5. Review your service contracts
Remember that your service providers too are trying to weather the recession, and they very likely would be willing to give some ground on their rates in order to maintain market share. Whenever you have a contract that is up for renewal, therefore, bargain hard.

“Private equity firms tend to have beautiful offices in mid-town Manhattan, and to put a high cost data center in the middle of that is really not being prudent with your investors' or your own money”

“We spent a lot of money for online back-ups for one of our offices,” Weinstein recalls. “Well, the service providers are getting very hungry to keep share and keep business. I renegotiated a contract – the cost-per-gigabyte for backup dropped 50 percent.”

Bushlyar said the same.

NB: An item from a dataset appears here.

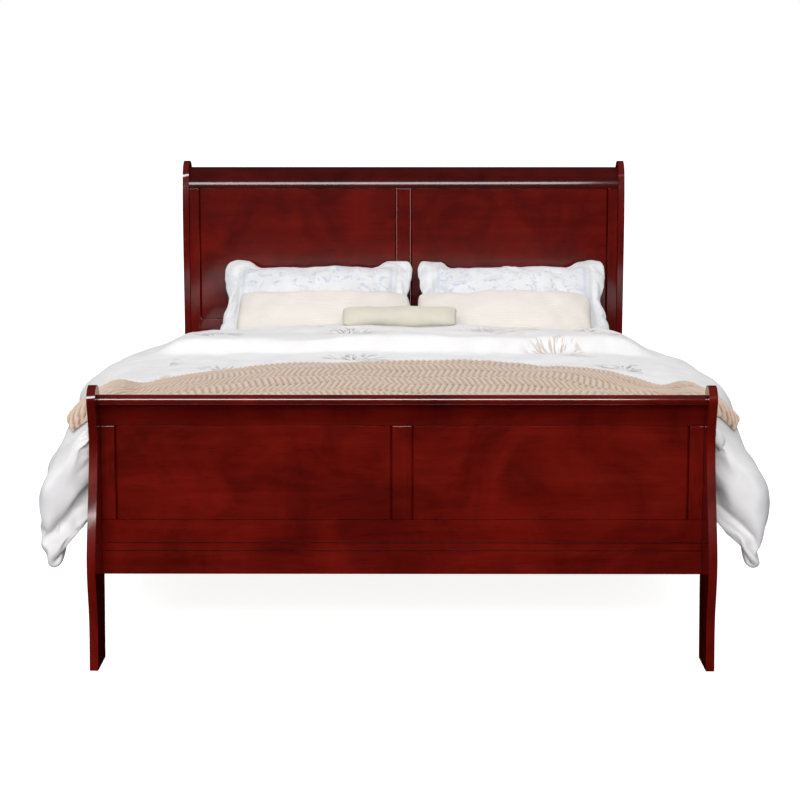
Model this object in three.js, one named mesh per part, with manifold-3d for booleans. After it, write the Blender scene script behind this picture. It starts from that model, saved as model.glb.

He added that now is a good time to review what application services you're using, and decide if you really need all of them.

“In a mid-sized company there are often a lot of applications running, but nobody even really uses them, because people multitask and they have no time to use them,” he says.

Even if you do decide that you need all of your applications, think about whether you need as many licenses as you currently have, adds Bonney.

“Sometimes groups will over-license their software,” he says. “They'll get access to a particular application for everyone in the office, and only three people of the 12 use it. The user license may cost $300 a year per person, and you're paying for 12, but you really only have three people using it. So a review of the software licenses that they have there would also be worthwhile.”